“A 10 ton catastrophe on a 60 pound chain”, Nick Cave & The Bad Seeds.

“A 10 ton catastrophe on a 60 pound chain”, Nick Cave & The Bad Seeds.

It was but last month that Nick Cave & The Bad Seeds came out from under the carpets of darkness and into the light with the first composition from forthcoming LP Push The Sky Away in tow. Like a calmative caress to a lingering bag beneath the eye, We No Who U R was an underplayed statement of great intent, and with that a cheerless reawakening of sorts in the most positive sense possible. However there were arguably a few things it was desperately lacking, not least the bedraggled Strad freak-outs of Warren Ellis and the effortlessly expressive rhythms of storied drummer Jim Sclavunos. They had therefore missed a couple tricks in those four minutes, though there’s no such unluck this time around and indeed Jubilee Street is a considerably more accomplished piece, musically speaking. It’s thorough, and impressionistically textured, and thoroughly lavish. Lyrically meanwhile, Cave croons of an avid obsessive equipped with “a little black book”, his name etched into its every leaf; of donning “tie and tails” to push his “wheel of love up Jubilee Street”, Brighton I’d speculate; of “a foetus on a leash”. His is an ever grim seduction; an individual allure, and as he potently croaks its last few words: “I’m flying.
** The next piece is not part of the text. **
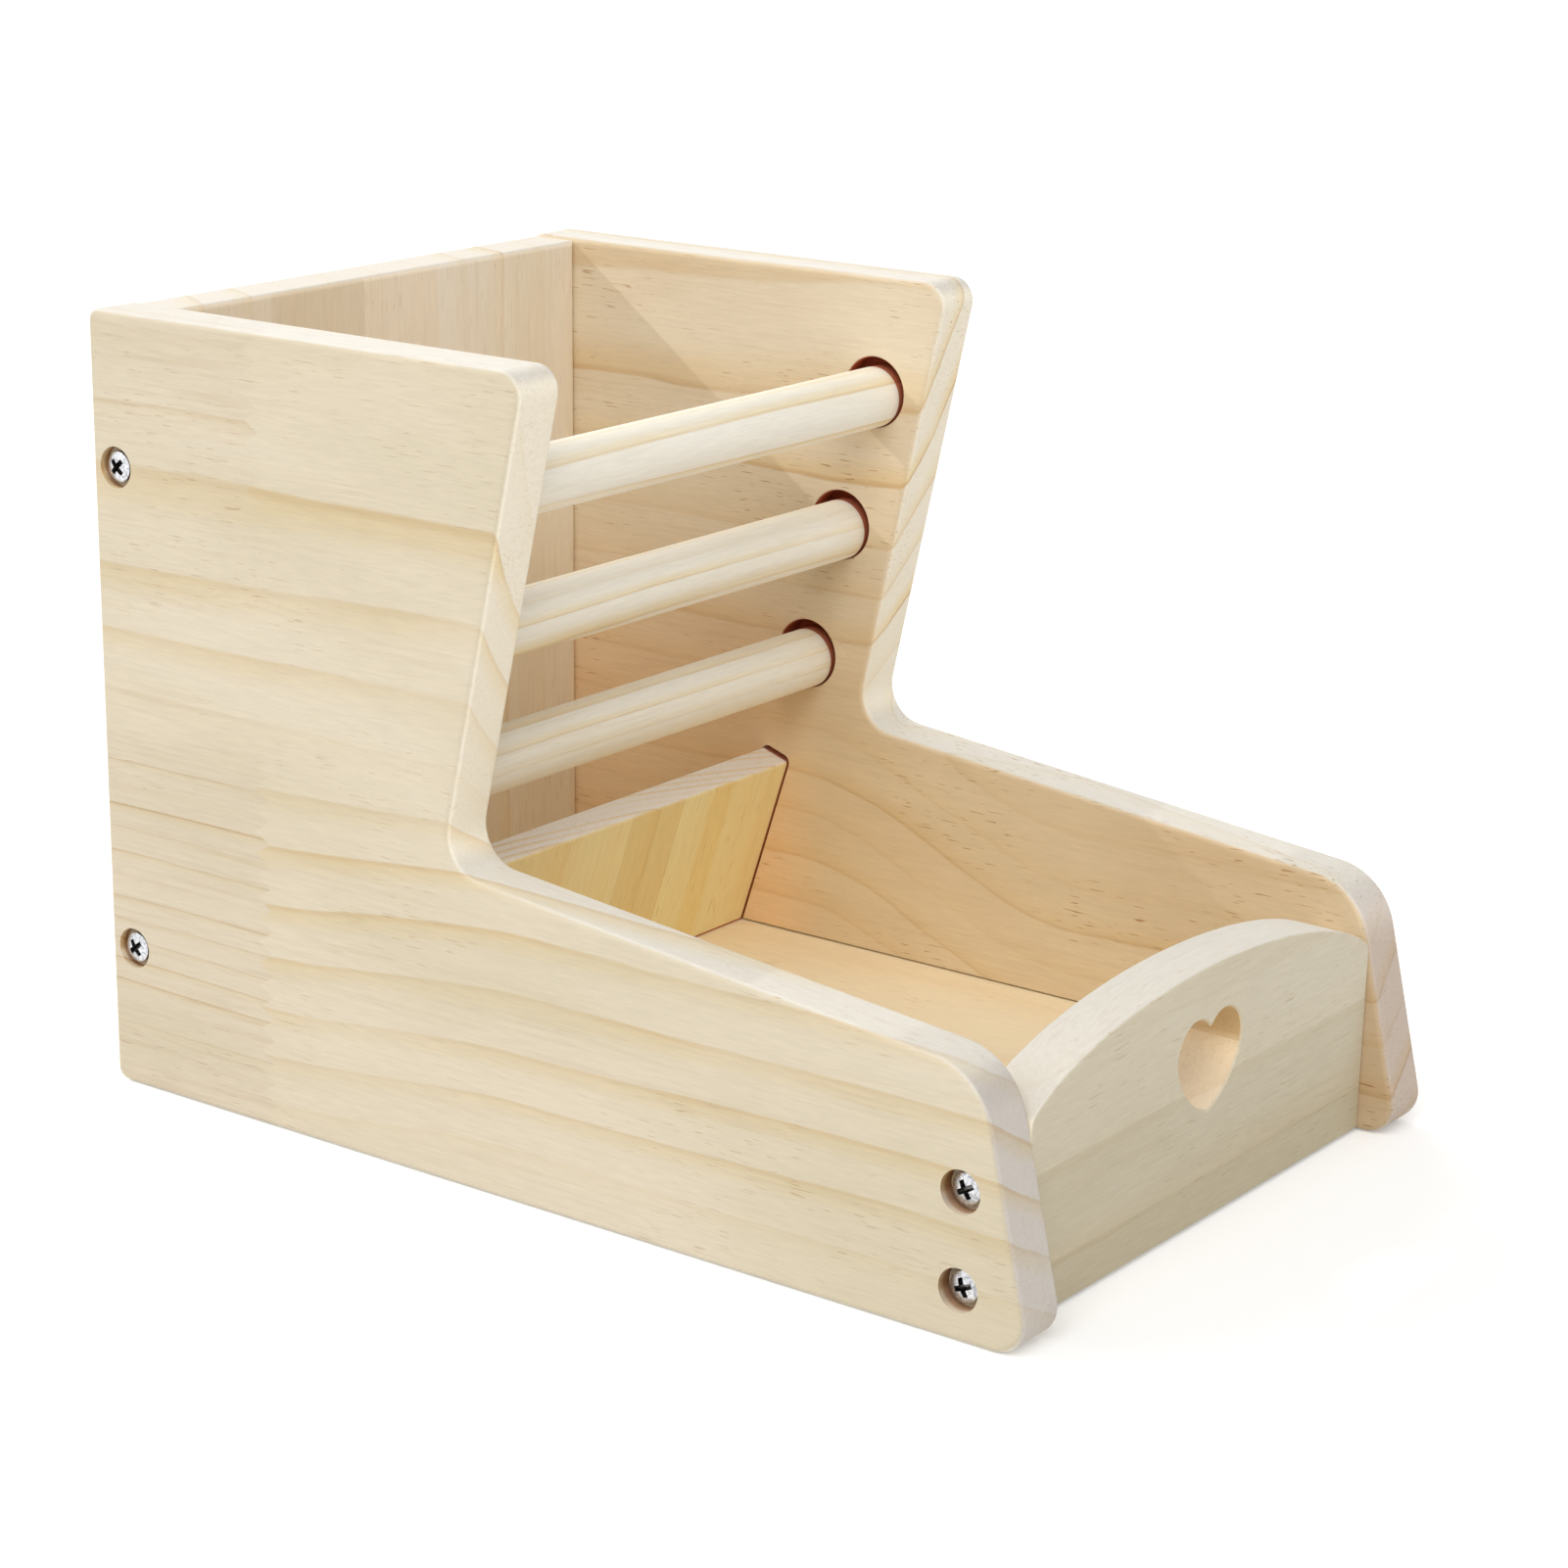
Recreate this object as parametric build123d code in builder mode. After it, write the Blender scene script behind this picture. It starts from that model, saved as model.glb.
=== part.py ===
from build123d import *
from math import asin, atan2, cos, hypot, radians, sin
import os

# Free-standing wooden hay feeder. Two boot-shaped sides carry a back board, a front board with an arched
# top, a floor and an inclined divider. Behind the divider is the open-topped hay hopper, whose front is
# three loose rods; in front of it is the open feed tray.
#
# Millimetres. X runs across, the tray faces -Y and Z is up. The origin lies on the ground, under the
# middle of the whole feeder.

# ---- Overall size
width = 160.0  # over the outer faces of the two sides
depth = 246.0  # from the back edges to the toe of the tray
height = 176.0  # from the ground to the top edges of the sides

# ---- Boards
board = 13.0  # thickness of the sides, the back and the front
thin_board = 8.0  # thickness of the floor and the divider
edge_round = 1.3  # eased edges of the sides and the back board
front_edge_round = 0.5  # and of the front board
thin_edge_round = 0.8  # eased top edges of the divider
foot_edge_round = 0.4  # eased edges of the divider's foot
seam = 0.15  # gap where a board's end butts against another board
ground_gap = 0.6  # the back and front boards end this far above the ground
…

Look at me now”, Ellis’ higgledy strings gathering gusto all the while, I’m moved to outstretch an arm in the vain hope of going with him to whatever celestial resting place it is that he may go on to roam. Bereft of both breath and speech, Cave may be swift to confess to not having practised what he did preach though ‘The Bad Seeds are today reaping that which they’ve now sown over a clutch of decades, and are doing so utterly majestically.


Push The Sky Away is to be self-released February 18th.